··· SOURCE MATERIAL
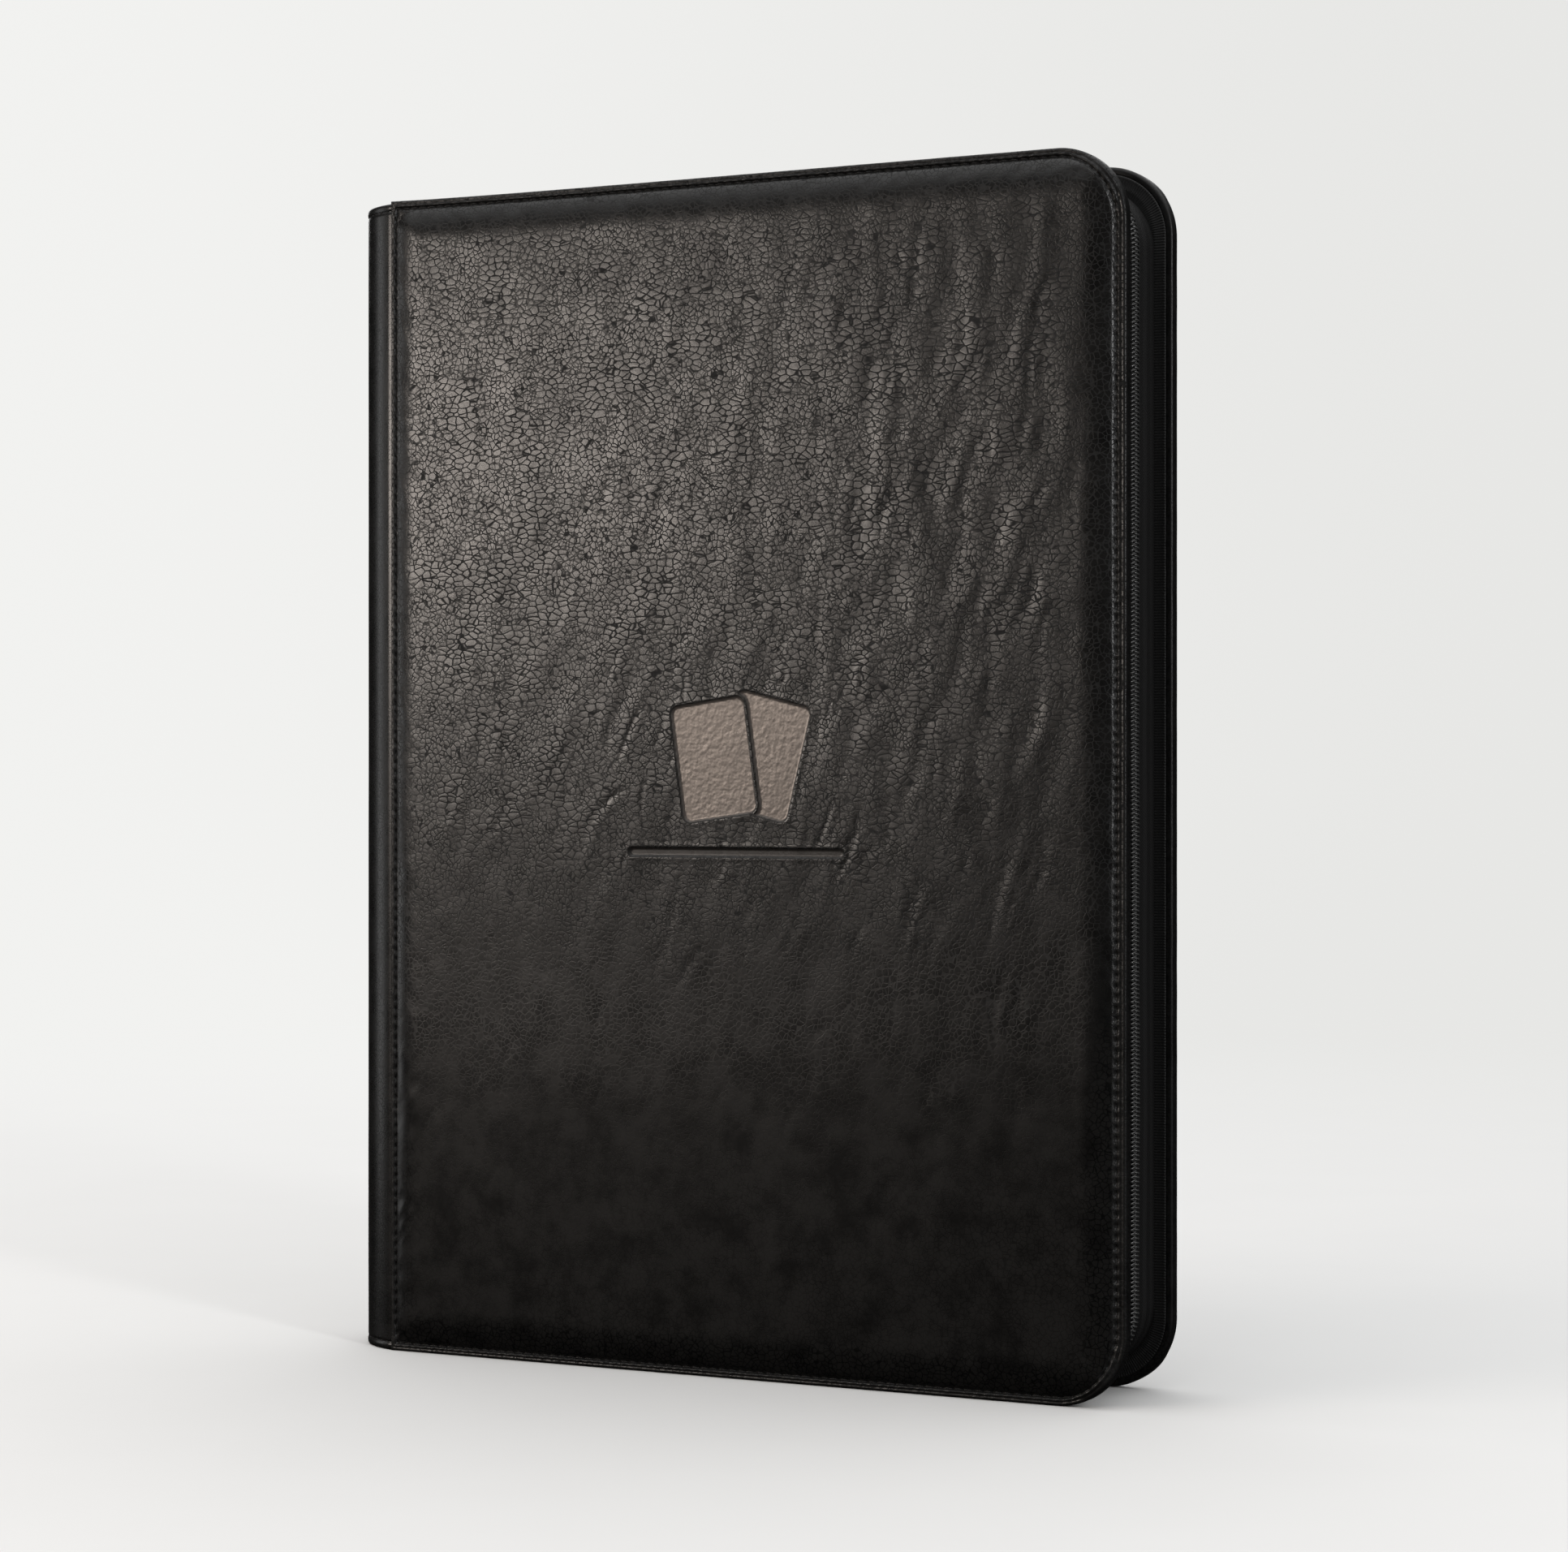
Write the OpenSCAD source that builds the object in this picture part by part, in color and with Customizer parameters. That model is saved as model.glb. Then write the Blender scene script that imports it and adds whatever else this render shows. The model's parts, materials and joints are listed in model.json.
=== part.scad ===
// Zip-around trading card binder, standing on its lower edge.
// X runs from the rounded spine (-X) to the fore-edge (+X), Y from the front cover (-Y)
// to the back cover (+Y), Z up. The origin is at the bottom centre of the whole binder.

/* [Case] */
// Overall width, from the back of the spine to the fore-edge
case_w = 258; // [252:1:262]
// Height of the covers
case_h = 350; // [344:2:360]
// Thickness over the edges of the two covers, without their padding
case_t = 40; // [40:1:46]
// Radius of the two fore-edge corners of each cover
corner_r = 21; // [18:1:24]
// How far the rounded spine bulges past its seams
spine_bulge = 14; // [12:1:16]

/* [Covers] */
// Thickness of a cover at its edge
edge_t = 4; // [4:0.1:4.5]
// Thickness of the leather
skin_t = 0.9; // [0.8:0.1:1]
// Thickness of the stiff board
board_t = 2; // [1.8:0.1:2]
// Thickness of the inner lining
lining_t = 0.7; // [0.5:0.1:0.7]
// How far the padding stands above the cover's edge
pad_h = 2.5; // [2:0.5:4]
// Distance from the cover's edge to its stitching
stitch_inset = 2.4; // [2:0.1:3]

/* [Zip] */
// Distance from the cover's edge to the zip tape
tape_inset = 6.2; // [6:0.1:7]
// Corner radius of the zip tape
tape_r = 19; // [16:1:20]
// Thickness of the zip tape
tape_t = 0.6; // [0.5:0.05:0.6]
// Height of the coil above the tape
coil_h = 1.6; // [1.4:0.1:1.6]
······
**WRITTEN PROBLEM**: Restate the listing exactly, starting at its first line and ending at the line where "spine_bulge = 14; // [12:1:16]" occurs; include both and no other lines.

**SOLVED EXERCISE**:
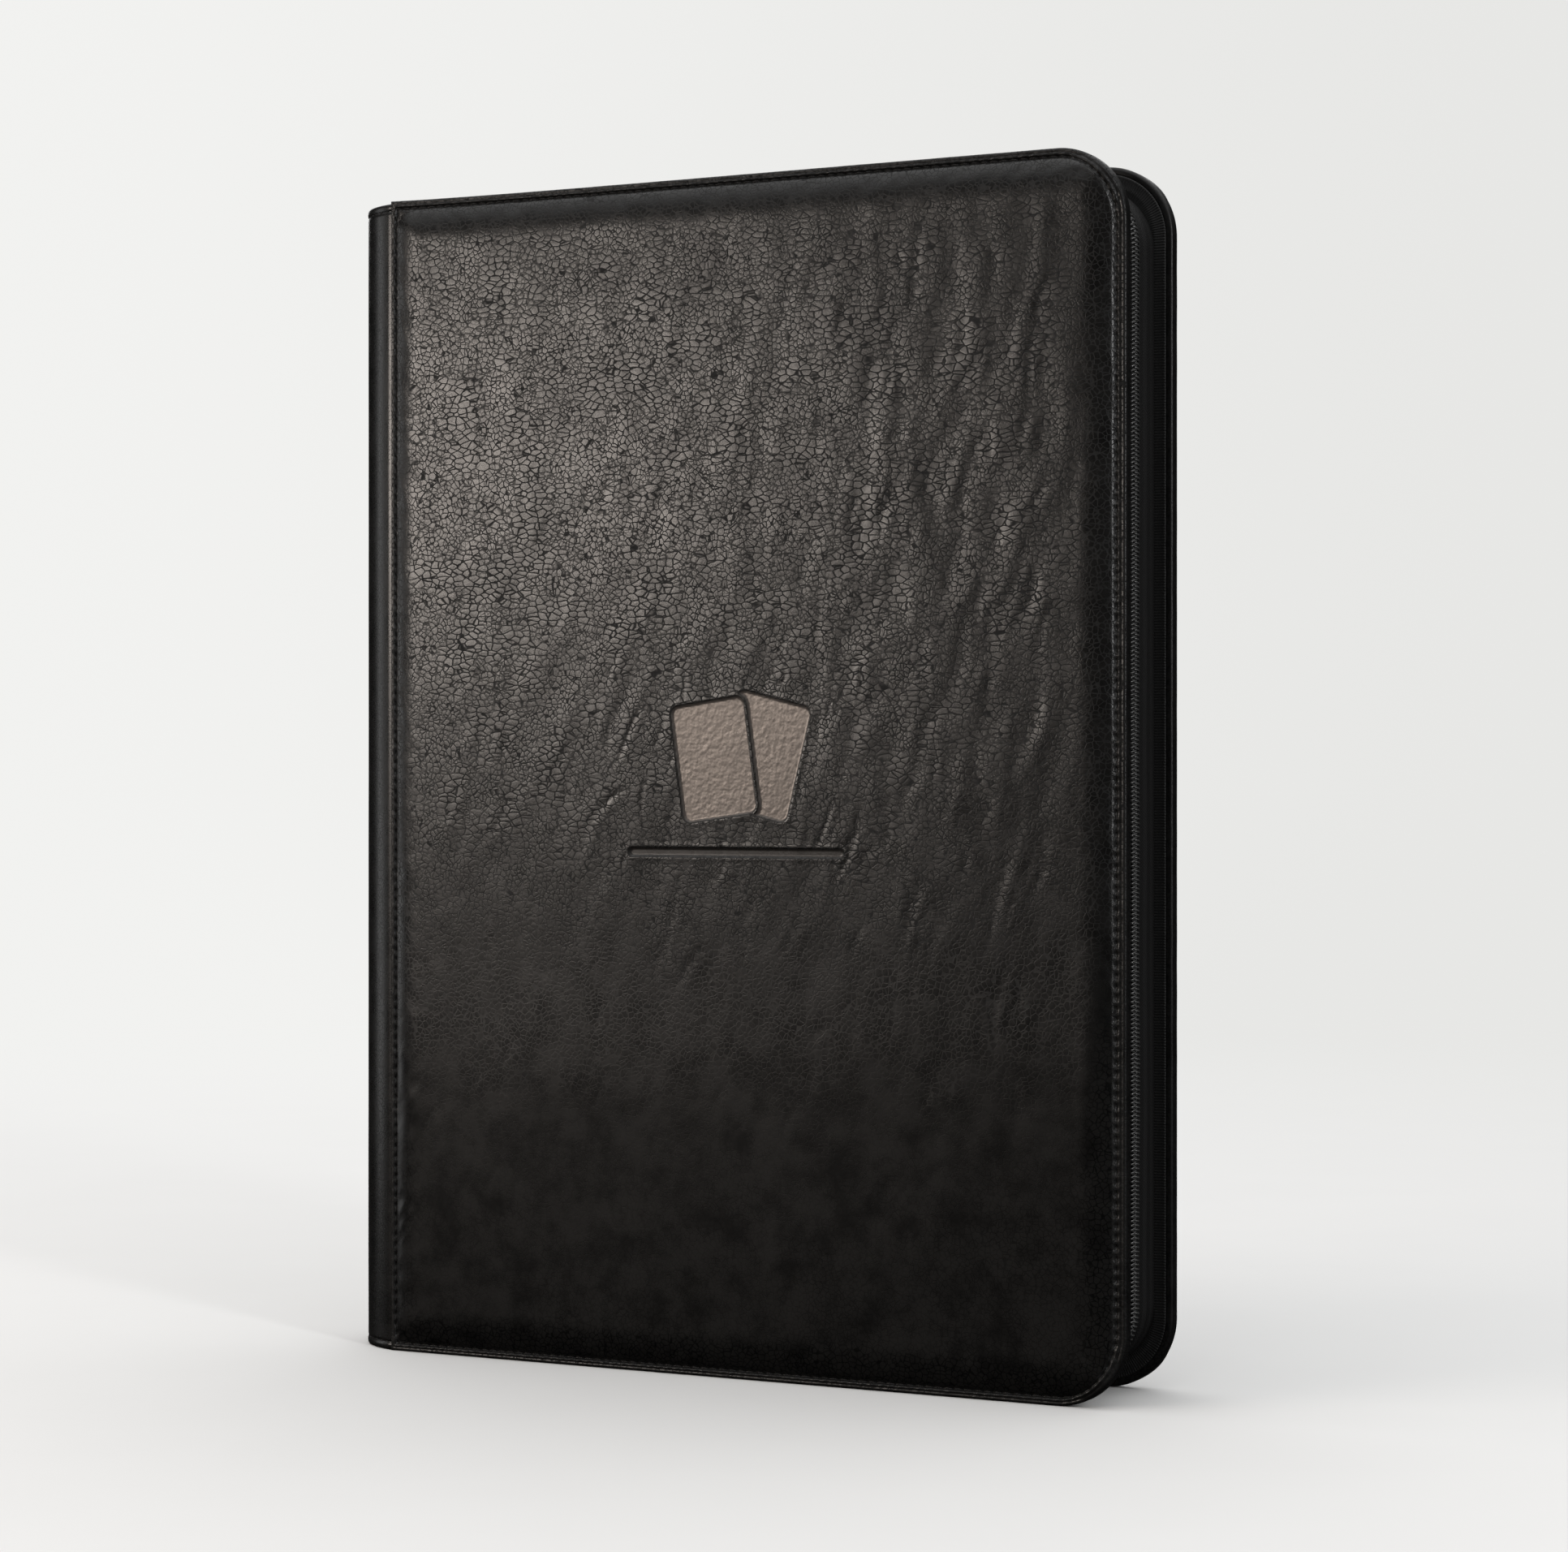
Write the OpenSCAD source that builds the object in this picture part by part, in color and with Customizer parameters. That model is saved as model.glb. Then write the Blender scene script that imports it and adds whatever else this render shows. The model's parts, materials and joints are listed in model.json.
=== part.scad ===
// Zip-around trading card binder, standing on its lower edge.
// X runs from the rounded spine (-X) to the fore-edge (+X), Y from the front cover (-Y)
// to the back cover (+Y), Z up. The origin is at the bottom centre of the whole binder.

/* [Case] */
// Overall width, from the back of the spine to the fore-edge
case_w = 258; // [252:1:262]
// Height of the covers
case_h = 350; // [344:2:360]
// Thickness over the edges of the two covers, without their padding
case_t = 40; // [40:1:46]
// Radius of the two fore-edge corners of each cover
corner_r = 21; // [18:1:24]
// How far the rounded spine bulges past its seams
spine_bulge = 14; // [12:1:16]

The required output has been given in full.